Taiwan’s President Tsai Ing-wen resigned as party leader after losing local elections. In a televised address Saturday night, Tsai said she took responsibility for the Progressive Democratic Party’s (DDP) poor performance.
The islanders elected a total of 21 mayors and around 11,000 municipal councilors on Saturday. The opposition Kuomintang Party (KMT) was able to largely retain its electorate compared to the last elections in Taiwan four years ago, while the DDP suffered significant losses.
In the capital Taipei, a KMT candidate, Chiang Wan-an, has won the mayoral post. Chiang is the great-grandson of former military dictator Chiang Kai-shek.
He fled from China to Taiwan in 1949 after the Kuomintang lost the civil war against the communists.

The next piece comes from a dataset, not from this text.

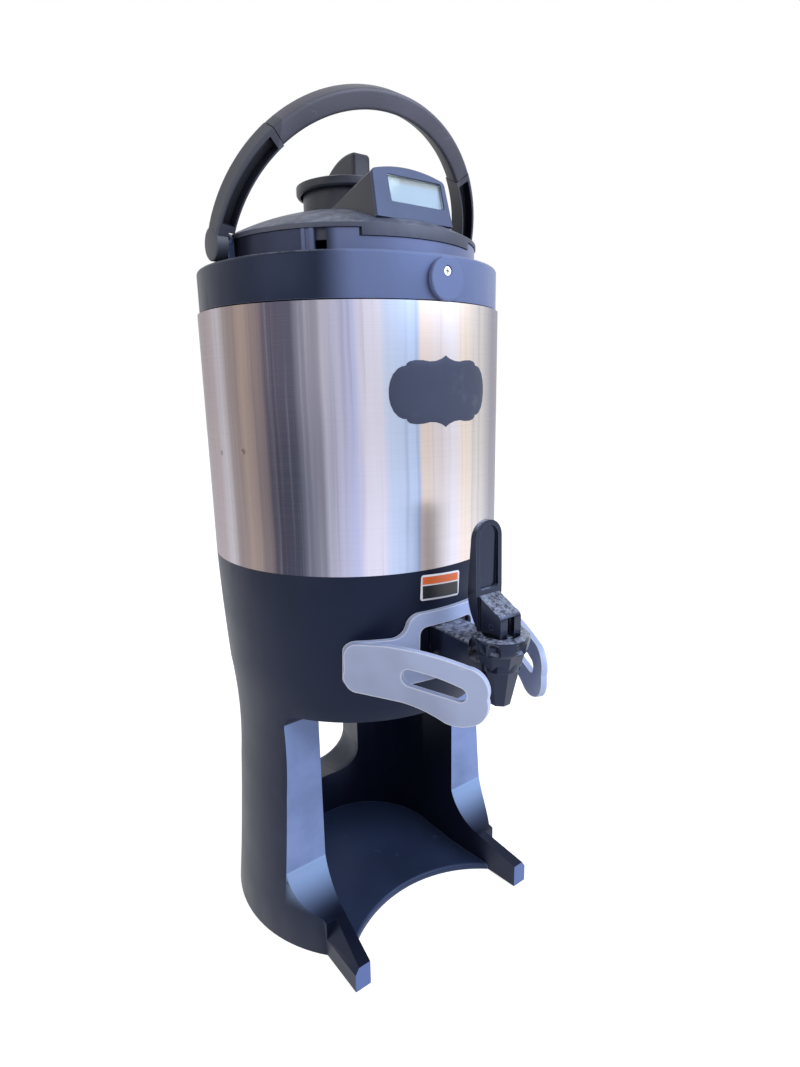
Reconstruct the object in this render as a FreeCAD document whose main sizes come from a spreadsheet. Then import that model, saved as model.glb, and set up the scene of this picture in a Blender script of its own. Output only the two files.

The KMT is considered to be right-wing conservative and is intent on moving closer to China.
“The local elections here are not about China,” says Jieh-min Wu of the Academia Sinica research facility in Taipei. Instead, local issues in particular dominated the voting decisions of the Taiwanese.
The communist leadership in Beijing still regards the democratically governed island as part of the People’s Republic. Taiwan, on the other hand, has long seen itself as independent. Tensions between the two neighboring countries had recently increased significantly. (dpa)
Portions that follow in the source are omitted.